I’m also a freelance writer, reviewing art and books, with a focus on women in art and seeing art with a feminist lens. So, my blog similarly impacts my perspective with this writing.

And, I’m also still a practicing artist! As previously noted a lot of my art comes directly from my blog, and some of it indirectly.  I met writer Laura Madeline Wiseman via a LFF interview and another event I was producing a few years ago, and she asked me if I’d like to do a collaborative book together! So our first collaborative book was Intimates and Fools, in 2014, which actually just won a Nebraska Book Award for cover design and illustration! That is really exciting. That started the Les Femmes Folles Books collaborative series which is an outgrowth of LFF. We also then started on our next project together, Leaves of Absence, exploring nature and the body, which will be out Jan. 1, 2016 from Red Dashboard books. 

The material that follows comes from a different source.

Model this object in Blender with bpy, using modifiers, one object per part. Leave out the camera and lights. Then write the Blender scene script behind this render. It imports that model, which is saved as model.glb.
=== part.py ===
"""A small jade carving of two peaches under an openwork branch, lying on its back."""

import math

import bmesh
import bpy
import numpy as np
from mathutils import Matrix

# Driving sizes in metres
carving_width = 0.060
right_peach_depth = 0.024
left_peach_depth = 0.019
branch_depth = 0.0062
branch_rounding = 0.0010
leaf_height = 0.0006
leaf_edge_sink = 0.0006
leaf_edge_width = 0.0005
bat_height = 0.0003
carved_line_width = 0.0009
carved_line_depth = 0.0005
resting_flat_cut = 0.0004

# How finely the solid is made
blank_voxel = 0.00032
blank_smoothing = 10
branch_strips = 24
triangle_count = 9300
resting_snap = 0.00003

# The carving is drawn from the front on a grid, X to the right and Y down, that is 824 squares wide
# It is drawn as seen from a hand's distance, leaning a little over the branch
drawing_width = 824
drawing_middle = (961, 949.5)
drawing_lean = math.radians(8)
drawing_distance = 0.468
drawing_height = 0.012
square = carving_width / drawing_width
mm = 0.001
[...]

I’m also a mom and a wife which is another interview, but seeps into all of my work directly and indirectly as well. 

Money


I wish I were business-savvy and able to turn the blog into a profit-making venture, or even a bartering venture. I should be, considering I’m married to an economist. But I’m shy and understand there are so many artists out there asking for donations for major projects that I help promote. Being a freelance writer doesn’t pay the bills either. I’m hoping that once I graduate I can find a way to get paid for some of my labor! I do have one advertisement on my blog but it’s never paid anything to speak of. The books I sell, the annuals, I don’t make any money from either, nor my other projects with Madeline Wiseman. I sell art occasionally, but it barely pays enough to buy supplies. It is literally a labor of love, though I’m fortunate to be able to pursue it, it would feel much more solid—not just for me, but for art in general—to get paid. That’s the thing with art, isn’t it, it’s given away (or it’s expected to be). I hope someday to have a column or regular space in a major publication to write about women and feminist issues in art. I’ll keep submitting and plugging away! But LFF will remain.